SANTA MARIA, Brazil — Pablo Bizzi Mahmud might have died in the fire that tore through Kiss nightclub on Sunday morning, but the 20-year-old chose not to go. It turned out to be a fateful decision: 10 of his friends were among the 234 who died as flames and smoke engulfed the club before dawn.
When asked if any of his friends survived that night he said no. "They were all killed," he said as he walked through the streets of his hometown, Santa Maria.
Mahmud's closest friend made it out but then went back in to help. He lost his life trying to rescue others. Another friend was taken to the hospital with serious injuries. He also perished.
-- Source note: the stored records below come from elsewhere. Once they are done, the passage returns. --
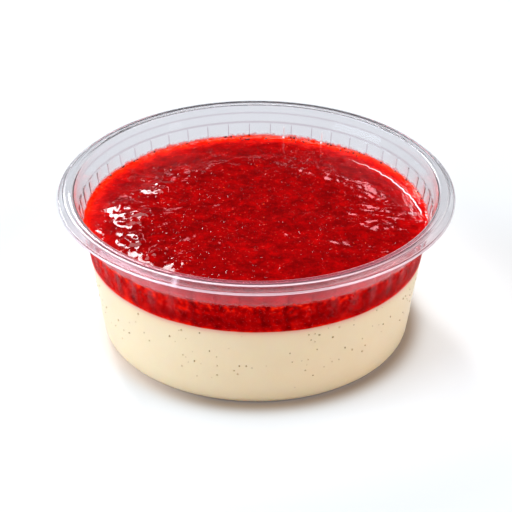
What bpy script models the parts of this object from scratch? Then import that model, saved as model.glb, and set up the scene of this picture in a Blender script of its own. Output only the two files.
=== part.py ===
"""Vanilla panna cotta under a layer of berry coulis, in a clear thermoformed dessert pot with no lid.

Three nodes, each a turned profile: the pot, the cream that fills its lower part, and the coulis on top.
Metres, +Z up. The pot stands on Z = 0 and its axis is Z.
"""

import math

import bpy
import numpy as np

# Driving dimensions.
RIM_RADIUS = 0.0475
POT_HEIGHT = 0.03765
SHEET = 0.0005  # thickness of the formed plastic
BASE_RADIUS = 0.0373  # outside of the wall, carried down to the table
WALL_DRAFT = 0.149  # radius that the wall gains for each metre of height
CREAM_LEVEL = 0.02184
COULIS_LEVEL = 0.02901
GAP = 0.0003  # clearance between neighbouring solids

# The foot: a rounded corner round a base that is pressed up in the middle.
FOOT_ROUNDING = 0.00215
FLOOR_TOP = 0.0010
PUSH_UP = 0.0005
PUSH_UP_RADIUS = 0.0328
PUSH_UP_SLOPE = 0.0006
FOOT_POINTS = 4

# The rim: a flat flange, a skirt that hangs from it, and a lip that turns out at the skirt's foot.
FLANGE_INNER_RADIUS = 0.04347
FLANGE_OUTER_RADIUS = 0.04616
LIP_BOTTOM = 0.03586
LIP_THICKNESS = 0.0003
LIP_WIDTH = 0.00065

# The wall steps out twice under the flange. The lower step is the shelf on which the flutes end.
UPPER_STEP_HEIGHT = 0.03545
UPPER_STEP_RADIUS = 0.04293
SHELF_HEIGHT = 0.03318
SHELF_RADIUS = 0.04180

# The flutes: panels that bulge out between sharp ridges, deepest at the top and gone at the cream.
FLUTES = 48
FLUTE_DEPTH = 0.00038
FLUTE_TOP = SHELF_HEIGHT - 0.0006
FLUTE_FOOT = CREAM_LEVEL - 0.0003
FIRST_RIDGE = math.radians(2.5)

# The coulis: poured flat, with the slow folds that the spoon left in it.
COULIS_RINGS = 7
FOLD_HEIGHT = 0.00035
FOLD_LENGTH = 0.027
FOLD_BEND = 0.9

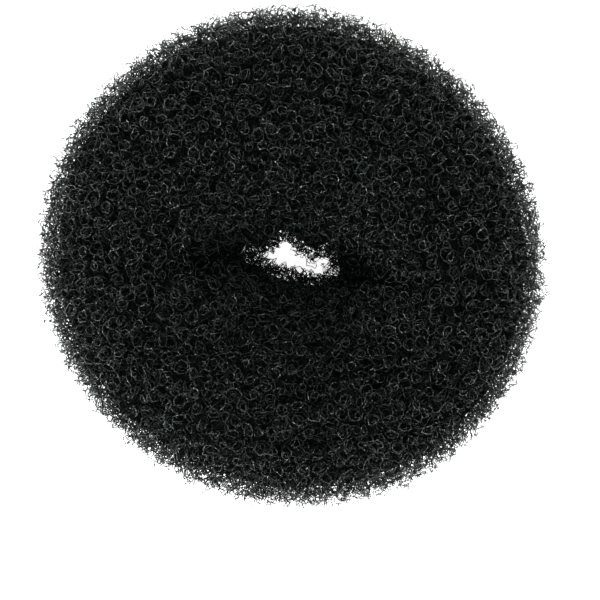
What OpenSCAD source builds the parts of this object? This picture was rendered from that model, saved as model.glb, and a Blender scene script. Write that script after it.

Mahmud has never protested before but on Tuesday he led a march of around 1,000 people through Santa Maria to the mayor's office.
"Justice!" the protesters chanted in Portuguese.
"Police, government, give us justice!" Mahmud shouted to the crowd through a megaphone, his determination driven by his duty to the friends he lost.
Many on the march were friends of the the mostly young people who died in the blaze.
Barbara Henriquez, 28, and Natalia Isaia, 30, knew five who died. They said they had many questions and few answers.
"Brazil doesn't do anything about it," said protester Mariana Barros, 22. "It takes a long time to do anything. We can't wait 10 years — we need it now."
According to local fire chief Moises Fuchs, it's the laws that need to change, and fast. Brazil is hosting both the World Cup soccer tournament next year and the 2016 Olympics.
"We need stronger reforms on our safety regulations," Fuchs said.
Questions for investigators include why there was no sprinkler system, no fire alarm and only one way out.
Police now believe a flare used during a live music performance inside the club was intended for outdoor use only and may have started the blaze. It is also feared that toxins in the smoke included cyanide and dioxin, making it all the more deadly.
These are all issues the young people of Santa Maria want addressed.
As the march slowed, Mahmud handed the megaphone to another protester and listened. Overwhelmed, he buried his face in the shoulder of a friend.